Почему для экономически отсталого крестьянина Испании, Италии, России его божество есть реальный объект опыта, живой и могущественный, и настолько всегда пространственно близкий, что с ним можно разговаривать посредством молитвы, настолько внимательный к жизни крестьянина, что может быть разгневан и подкуплен его действиями и словами? Потому что трудовой опыт крестьянина дает прочную основу для такой веры. При низкой земледельческой технике власть природы над крестьянином еще достаточно велика, чтобы он мог живо и непосредственно ее чувствовать. Урожай и неурожай, воплощающие судьбу крестьянского труда на этой стадии экономического развития, еще находятся в сильнейшей зависимости от различных атмосферных случайностей — засухи, ливней, града, заморозков и т. д. — случайностей, недоступных предвиденью и воздействию крестьянина. И вот вся сумма неожиданностей и не зависящих от крестьянина условий, благоприятных и неблагоприятных, на которые он наталкивается в процессе производства, образует содержание для его идола; конкретность и жизненность этого содержания выражаются, конечно, в конкретности и жизненности того образа, в котором оно концентрируется. Что же касается формы идола, то она дается непосредственной социальной средой крестьянина: отношения господства и подчинения окружают его со всех сторон; его мышление по необходимости авторитарно, и то, что над ним господствует, олицетворяется неизбежно в виде власти или начальства. Здесь верховный идол не отрывается от системы опыта, не переносится за ее пределы, но остается неразрывно связанным с нею, прочно объединяя и поддерживая все низшие фетиши — подчиненные мелкие божества, которыми регулируются отдельные стороны повседневной жизни, сеть обычных и моральных норм и т. п.
Совершенно иной вид имеет высший идол развитого товарного мира — безразличный Абсолют. Стихийная власть рынка над производителем здесь почти так же сурова, как была раньше стихийная власть внешней природы; но в своих проявлениях первая совершенно лишена той конкретности, простоты, определенности, какой отличалась вторая. Когда невозможно найти покупателя на свой товар или резкие колебания цены приводят мелкого производителя к разорению и нищете, то происшедшее не только гибельно для него, но и непостижимо. Крестьянин видит, как солнце жжет или как град побивает его посевы, но производитель товаров — хотя бы тот же крестьянин, привезший свой хлеб на рынок — не видит, как возникают цены, как создается спрос и предложение. Удар нанесен, но не жгучими лучами солнца, не холодными льдинками града, а чем-то неуловимым, неосязаемым: уровнем цен, недостатком спроса. Это — удар из другого, из недоступного мира. И фетишизм зарождается не в конкретно ясной, а в отвлечено туманной форме. Вся сумма загадок и противоречий, безличных и непонятных сил, управляющих судьбой человека на этой ступени развития, концентрируется в безличном и абстрактном божестве идолов товарного мира — в Абсолюте метафизиков.
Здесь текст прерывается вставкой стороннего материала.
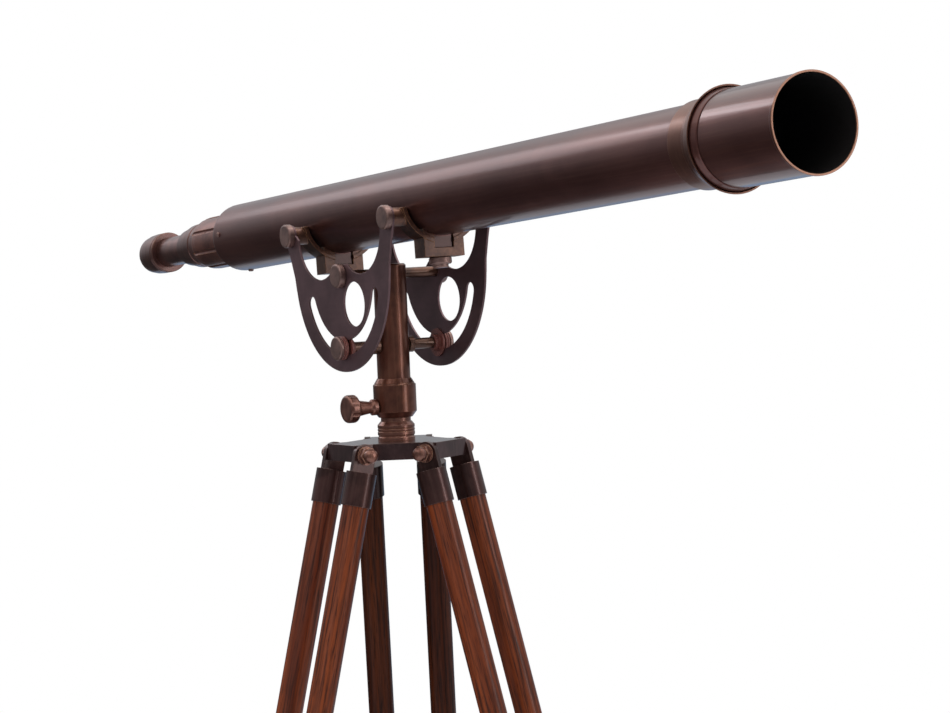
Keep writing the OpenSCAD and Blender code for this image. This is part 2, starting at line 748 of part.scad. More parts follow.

Существует полная непрерывность переходов от живого идолизма натурально-хозяйственных формаций до отвлеченного фетишизма высокоразвитых товарных; это градация побледнения и обезличения фетишей, утраты ими плоти и крови, и параллельная с нею градация переселения их все дальше от жизни и человеческого опыта, начиная с грубо материальных небес средневековья и кончая непознаваемым миром ноуменов новейшей мещанской философии.
Удаление верховного идола в уединенную крепость Непознаваемого с течением времени ведет к нарушению связи между ним и низшими идолами, черпающими в нем санкцию — «неизменными» нормами человеческого поведения и познания. Эти нормы, т. е. правила моральные и юридические, «вечные» законы природы и мышления и т. п. — стоят все таки слишком близко к непосредственному опыту людей, они принимают слишком живое участие в общественной борьбе людей и, по мере развития этой борьбы, а с ней критики — все чаще и сильнее компрометируют свое непознаваемое и абсолютное происхождение — своей очевидной эмпиричностью, своей конкретной полезностью для тех или иных групп и классов. Их идеальность тускнеет, их родство с Абсолютом забывается; он становится все более бессильным поддерживать единство во всем фетишистическом царстве, бессильным подкреплять своей санкцией своих верноподданных мелких фетишей в тяжелой борьбе с растущим познанием, с беспощадной критикой жизни.
Так дезорганизуется система идолов. Но еще долго держится Абсолютное в своей последней резиденции, в области трансцендентного, тем оно чувствует себя в безопасности, недосягаемое для революционного познания. Но критика все-таки должна с ним покончить. А для этого она должна завоевать и ту страну, где оно укрывается — страну идолов, называемую обыкновенно областью «вещей в себе».